Fighting cattle disease with new vaccine technology

Learn more about how mRNA vaccines could protect NZ cattle from BVD, improving herd health, reducing costs, and transforming animal disease control.

Image: The RNA Platform Team visiting Aorangi Farm. From left to right: Caitlin MacArthur, Sarah Draper, Amy Foster, Joanna Kuang, and Rebecca McKenzie, with Mallory Ross (AgResearch), Photography by RNA Platform team

Fighting cattle disease with new vaccine technology

Learn more about how mRNA vaccines could protect NZ cattle from BVD, improving herd health, reducing costs, and transforming animal disease control.

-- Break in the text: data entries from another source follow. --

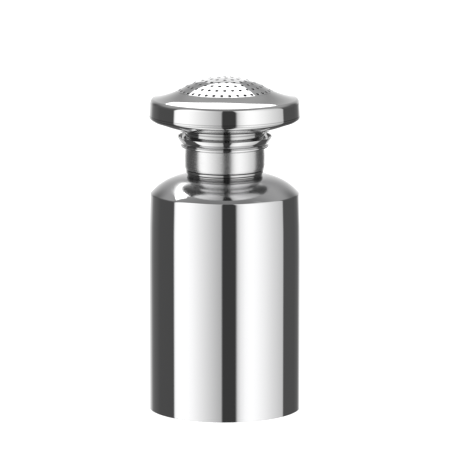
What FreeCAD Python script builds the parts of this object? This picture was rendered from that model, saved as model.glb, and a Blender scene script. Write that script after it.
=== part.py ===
"""Restaurant spice shaker: a polished steel can with a screwed mushroom head and a perforated dome.

The frame has +Z up, with the origin at the centre of the base, and all sizes are in millimetres.
Every piece is turned about the Z axis, so each outline below is a half section: radius, height.
"""

import FreeCAD
import Part
import Sketcher
import math
import os

# Driving sizes: name, value, what it is. Everything else is worked out from these.
SIZES = [
    ("body_diameter", 65.9, "outside of the can"),
    ("wall_height", 93.95, "wall of the can, up to the fold"),
    ("wall_draw", 0.55, "how far the can's wall leans in up to the fold"),
    ("draw_height", 26.0, "upper stretch of the wall that leans in"),
    ("body_sheet", 0.7, "sheet of the can"),
    ("fold_inner_radius", 0.4, "fold between wall and shoulder, inside the sheet"),
    ("fold_lean", 44.0, "degrees that the fold turns through"),
    ("shoulder_rise", 8.2, "crown of the shoulder above the straight wall"),
    ("shoulder_radius", 24.4, "outside curve of the shoulder"),
    ("neck_radius", 14.4, "outside of the upstand of the can"),
    ("neck_root_radius", 0.5, "fillet between crown and upstand"),
    ("base_sheet", 0.8, "sheet of the base plate"),
    ("base_recess", 2.5, "height of the base plate's upper face"),
    ("base_inner_bend", 0.5, "inside bend of the base plate's rim"),
    ("seam_gap", 0.03, "gap of a pressed or brazed seam between round faces"),
    ("bead_foot_wall", 1.85, "foot of the trim ring, outside the upstand"),
    ("bead_foot_height", 0.15, "height of that foot"),
    ("lower_bead_height", 0.85, "lower bead of the trim ring"),
    ("lower_bead_arc", 0.55, "radius of the lower bead's curve"),
    ("upper_bead_wall", 2.1, "seat of the upper bead, outside the upstand"),
    ("upper_bead_height", 1.4, "upper bead of the trim ring"),
    ("upper_bead_arc", 0.85, "radius of the upper bead's curve"),
    ("sleeve_wall", 0.75, "outside thread at its mean radius, outside the upstand"),
    ("sleeve_height", 8.05, "threaded sleeve above the trim ring"),
    ("sleeve_chamfer", 0.35, "lead-in at the sleeve's top"),
    ("thread_clearance", 0.08, "running gap between the two threads"),
    ("skirt_gap", 0.15, "gap between trim ring and head when screwed home"),
    ("seal_thickness", 1.8, "silicone seal"),
    ("seal_clearance", 0.15, "gap round the seal's outside"),
    ("seal_margin", 0.15, "opening of the seal, outside the neck's bore"),
    ("insert_wall", 0.64, "ring that carries the inside thread"),
    ("barrel_foot_wall", 1.1, "wall of the barrel at its lower edge"),
    ("barrel_waist_wall", 1.4, "wall of the barrel where its lower curve ends"),
    ("barrel_top_wall", 1.25, "wall of the barrel at its upper edge"),
    ("barrel_curve_height", 2.0, "height of the barrel's lower curve"),
    ("barrel_curve_arc", 6.8, "radius of the barrel's lower curve"),
    ("barrel_bulge_arc", 60.0, "radius of the barrel's long bulge"),
    ("barrel_top_round", 0.35, "rounding of the barrel's upper edge"),
    ("insert_margin", 0.4, "thread insert inside the barrel's lower edge"),
    ("collar_sheet", 0.6, "sheet of the collar"),
    ("collar_margin", 0.15, "opening in the collar's floor, outside the seal's"),
    ("collar_step", 1.95, "rolled bead of the collar, outside the barrel's top"),
    ("collar_bead_height", 1.3, "height of the rolled bead"),
    ("collar_flare", 1.3, "rim of the collar, outside its rolled bead"),
    ("collar_height", 4.8, "rim above the underside of the collar"),
    ("collar_wall_arc", 5.5, "outside curve of the collar's wall"),
    ("collar_floor_round", 0.5, "inside corner between floor and wall"),
    ("stem_inset", 0.25, "feed stem, inside the barrel's top edge"),
    ("stem_sheet", 0.6, "wall of the feed stem"),
    ("stem_height", 7.6, "feed stem above the collar's floor"),
    ("cap_sheet", 0.6, "sheet of the mushroom head"),
    ("cap_radius", 32.8, "outside of the head at the seam"),
    ("cap_draw", 0.3, "how far the head's wall leans in up to its top"),
    ("cap_wall_height", 5.6, "wall of the head above the seam"),
    ("cap_lower_corner", 1.2, "inside of the rounded corner below the head's seam"),
    ("cap_upper_corner", 1.4, "inside of the rounded corner between wall and brim"),
    ("dish_flat_width", 1.45, "flat land of the head's underside round the stem"),
    ("dish_arc", 26.6, "outside curve of the underside"),
    ("brim_arc", 40.0, "hollow curve of the brim, seen from above"),
    ("brim_centre_outset", 4.8, "that curve's centre, outside the head's seam"),
    ("opening_margin", 1.1, "edge of the brim's opening, outside the last ring of holes"),
    ("dome_sheet", 0.5, "sheet of the dome"),
    ("dome_gap", 0.06, "hairline gap round the dome"),
    ("dome_arc", 37.0, "crown of the dome"),
    ("dome_skirt_slope", 29.0, "degrees, slope of the dome's conical skirt"),
    ("dome_corner", 0.3, "rounded corner at the dome's foot"),
    ("flange_width", 2.4, "flange of the dome, outside its drop wall"),
    ("clamp_gap", 0.02, "gap above and below the clamped flange"),
    ("ring_sheet", 0.8, "thickness of the retaining ring under the flange"),
    ("ring_bore_margin", 0.1, "opening of the retaining ring, outside the dome's inner wall"),
    ("ring_land", 1.8, "retaining ring, outside the flange"),
    ("hole_diameter", 1.4, "holes of the dome"),
    ("hole_pitch", 3.26, "distance from ring to ring of holes"),
    ("holes_per_step", 6.0, "holes that each ring has more than the one inside it"),
]
HOLE_RINGS = 6
HOLE_PHASE = {1: 10.0, 2: 0.0, 3: 5.0, 4: 5.4, 5: 0.0, 6: 6.2}
CUTTER_LENGTH = 3.0
FRONT = -90.0
PARTS_FOLDER = "parts"

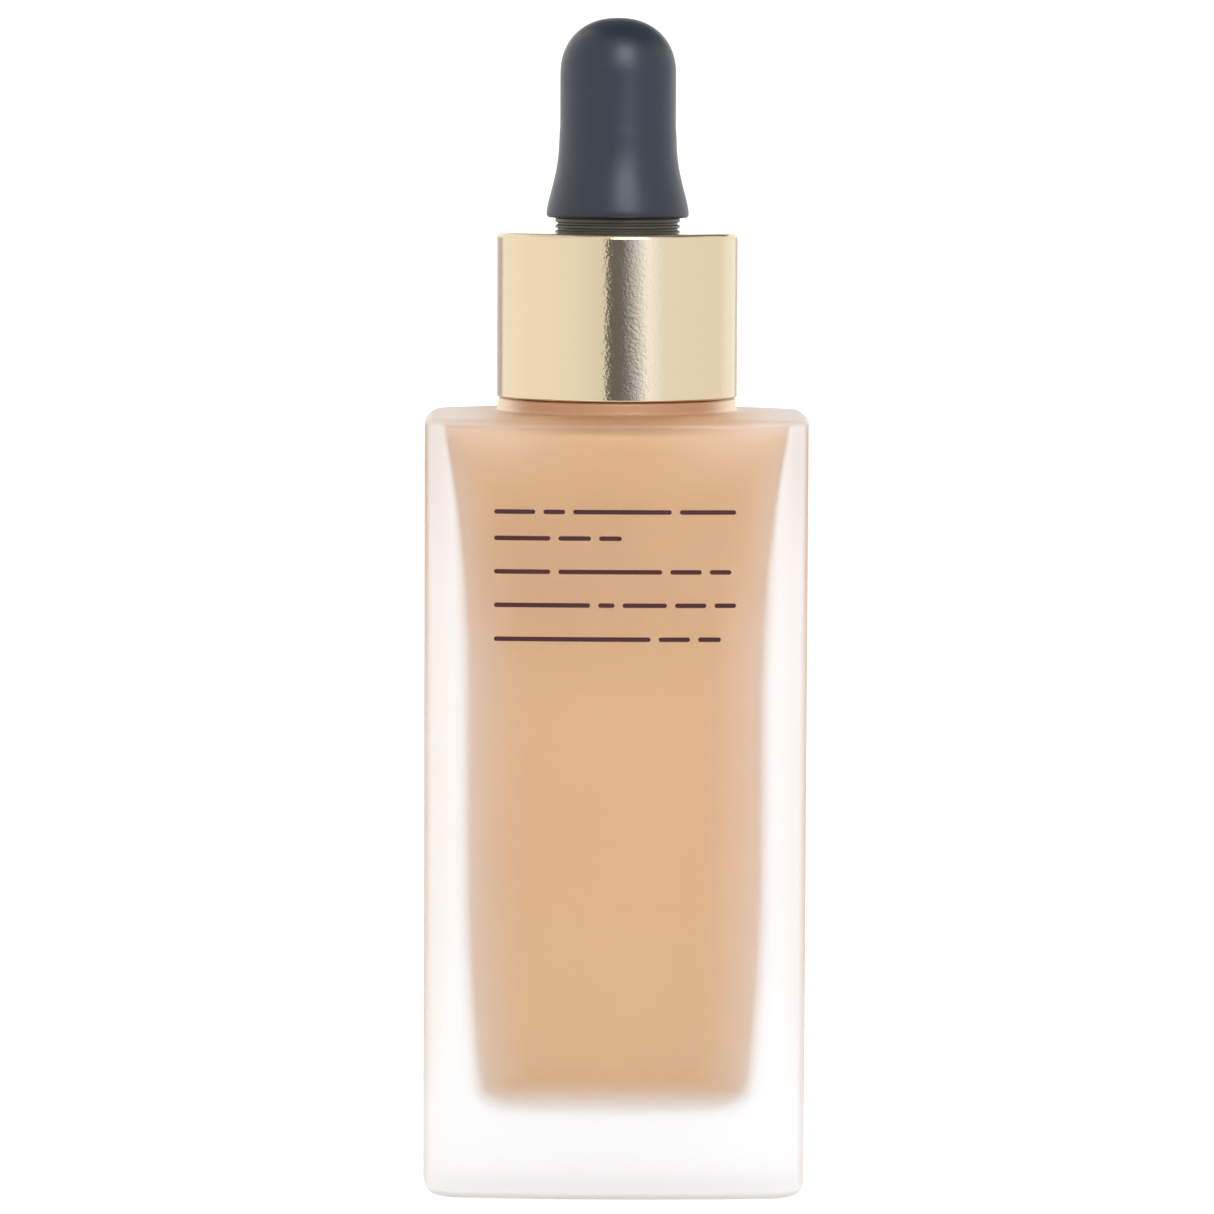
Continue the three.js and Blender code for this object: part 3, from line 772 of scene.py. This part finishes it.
def canopy():
    """A dark arched sheet over and behind the bottle, which only reflections see."""
    vertices = []
    for a in np.radians(np.linspace(75, 155, 17)):
        vertices += [(x, -CANOPY_RADIUS * math.cos(a), CANOPY_CENTRE + CANOPY_RADIUS * math.sin(a))
                     for x in (CANOPY_LEFT, CANOPY_RIGHT)]
    faces = [(i, i + 1, i + 3, i + 2) for i in range(0, len(vertices) - 2, 2)]
    dark = Shader("canopy", Base_Color=(0, 0, 0, 1), Specular_IOR_Level=0.0,
                  Emission_Color=(1, 1, 1, 1), Emission_Strength=0.3)
    add_light_sheet("canopy", vertices, faces, dark.material, lights=False)


def cyclorama():
    """A pale floor that curves up into a backdrop."""
    profile = [(FLOOR_FRONT, 0.0), (BEND_START, 0.0)]
    profile += [(BEND_START + BEND_RADIUS * math.sin(a), BEND_RADIUS * (1 - math.cos(a)))
                for a in np.linspace(0, math.pi / 2, 13)[1:]]
    profile.append((BEND_START + BEND_RADIUS, BACKDROP_TOP))
    vertices = [(x, y, z) for y, z in profile for x in (-HALF_WIDTH, HALF_WIDTH)]
    faces = [(2 * i, 2 * i + 1, 2 * i + 3, 2 * i + 2) for i in range(len(profile) - 1)]
    s = Shader("backdrop", Base_Color=(0.82, 0.82, 0.82, 1), Roughness=0.9,
               Emission_Color=(1, 1, 1, 1), Emission_Strength=0.33)
    s.bump(s.noise(40, 2), 0.05, 0.0005)
    piece = add_mesh("cyclorama", vertices, faces, s.material)
    piece.data.polygons.foreach_set("use_smooth", [True] * len(faces))


def area_light(name, position, target, size, power):
    data = bpy.data.lights.new(name, "AREA")
    data.shape = "RECTANGLE"
    data.size, data.size_y = size
    data.energy = power
    light = bpy.data.objects.new(name, data)
    light.location = position
    light.rotation_euler = (Vector(target) - Vector(position)).to_track_quat("-Z", "Y").to_euler()
    bpy.context.scene.collection.objects.link(light)


def stage():
    world = bpy.data.worlds.new("studio")
    world.use_nodes = True
    world.node_tree.nodes["Background"].inputs["Color"].default_value = (1, 1, 1, 1)
    world.node_tree.nodes["Background"].inputs["Strength"].default_value = 1.0
    bpy.context.scene.world = world
    cyclorama()
    card("left_side", -120, -45, (1.27, 1.18), (1.0, 0.99, 0.97))
    card("left_shade", -45, -10, (1.18, 1.03))
    card("camera_gap", -10, 6, (0.21, 0.21), (0.9, 0.98, 1.1))
    card("key_fade", 6, 27, (0.25, 1.45), (0.95, 1.04, 1.28), slant=7.0)
    card("key_hold", 27, 45, (1.45, 1.1), (0.97, 1.02, 1.15))
    card("right_side", 45, 120, (1.15, 1.1))
    card("flag_left", -166, -142, (0.8, 0.6), (1, 0.9, 0.85), high=FLAG_TOP, distance=FLAG_DISTANCE)
    card("flag_right", 154, 164, (0.7, 0.7), (1, 0.95, 0.9), high=FLAG_TOP, distance=FLAG_DISTANCE)
    card("glow", -5, 31, (3.6, 5.2), low=GLOW_BOTTOM, high=GLOW_TOP, lights=False)
    canopy()
    area_light("top_box", (0.17, -0.5, 0.6), (0, 0, 0.1), (0.2, 0.2), 0.8)
    area_light("key_box", (0.17, -0.56, 0.4), (0, 0, 0.09), (0.14, 0.26), 0.9)
    bpy.context.scene.view_settings.view_transform = "Standard"


CAMERA_DISTANCE = 0.6
CAMERA_HEIGHT = 0.10505
CAMERA_PITCH = 4.82
CAMERA_ROLL = 0.253
CAMERA_SIDE = -0.00084
LENS, SENSOR = 189.0, 36.0


def camera():
    data = bpy.data.cameras.new("camera")
    data.lens, data.sensor_width = LENS, SENSOR
    data.clip_start = 0.01
    view = bpy.data.objects.new("camera", data)
    turn = Matrix.Rotation(math.radians(90 - CAMERA_PITCH), 4, "X")
    roll = Matrix.Rotation(math.radians(CAMERA_ROLL), 4, "Z")
    view.matrix_world = (Matrix.Translation((CAMERA_SIDE, -CAMERA_DISTANCE, CAMERA_HEIGHT))
                         @ turn @ roll)
    bpy.context.scene.collection.objects.link(view)
    bpy.context.scene.camera = view


stage()
camera()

Written by RNA Platform team
17 Oct 2025

The impact of BVD

Bovine Viral Diarrhoea (BVD) is one of the most expensive cattle diseases in New Zealand. It quietly costs farmers more than $150 million each year through sick animals, lost production, and extra farm expenses. The vaccines available for BVD in New Zealand were developed using virus strains from overseas, which means they're only partly effective against the local versions of the virus, leaving animals exposed and outbreaks still happening.

That’s where mRNA vaccine technology—the same breakthrough used in COVID-19 vaccines—comes in. The RNA Platform team wanted to see if it could also protect cows.

Study approach

Researchers worked with a small group of healthy, young calves. Each calf received one of four options:

  • a standard BVD vaccine already on the market
  • a harmless saltwater injection (placebo)
  • a new mRNA vaccine designed to target the BVD virus
  • a similar mRNA vaccine with a small “extra signal” added to make it even stronger.

Study results

  • Safe for calves: The new vaccines were well tolerated, with no concerning side effects.
  • Stronger protection: The mRNA vaccine with the “extra signal” gave the best antibody response — meaning the calves’ immune systems were better prepared to fight the virus.
  • Disease-free: As expected, none of the calves developed BVD after vaccination, since the vaccines themselves do not contain any live virus.

Significance

This was the first time mRNA vaccines have been tested in cattle in New Zealand—and the results are encouraging. If further trials confirm the findings, it could mean:

  • Better protection for herds against BVD = improved animal welfare and production.
  • Reduced costs and stress for farmers.
  • A faster, more flexible way to respond to cattle diseases in the future.

Project team

This project brought together expertise from across New Zealand:

  • Dr Mallory Ross, Dr Axel Heiser (Bioeconomy Science Institute)
  • Dr Rebecca McKenzie, Dr Sarah Draper (RNA Production Facility)
  • Farm and animal health teams at (Bioeconomy Science Institute (BSI)  provided animal trial support and monitoring

Together, this cross-institution team combined skills in vaccine design, RNA production, immunology, and animal science to deliver the study.

Next steps

The team is now planning larger studies to fine-tune the vaccine and test it against New Zealand’s unique strains of the virus. It’s early days, but this research could open the door to a new generation of animal vaccines.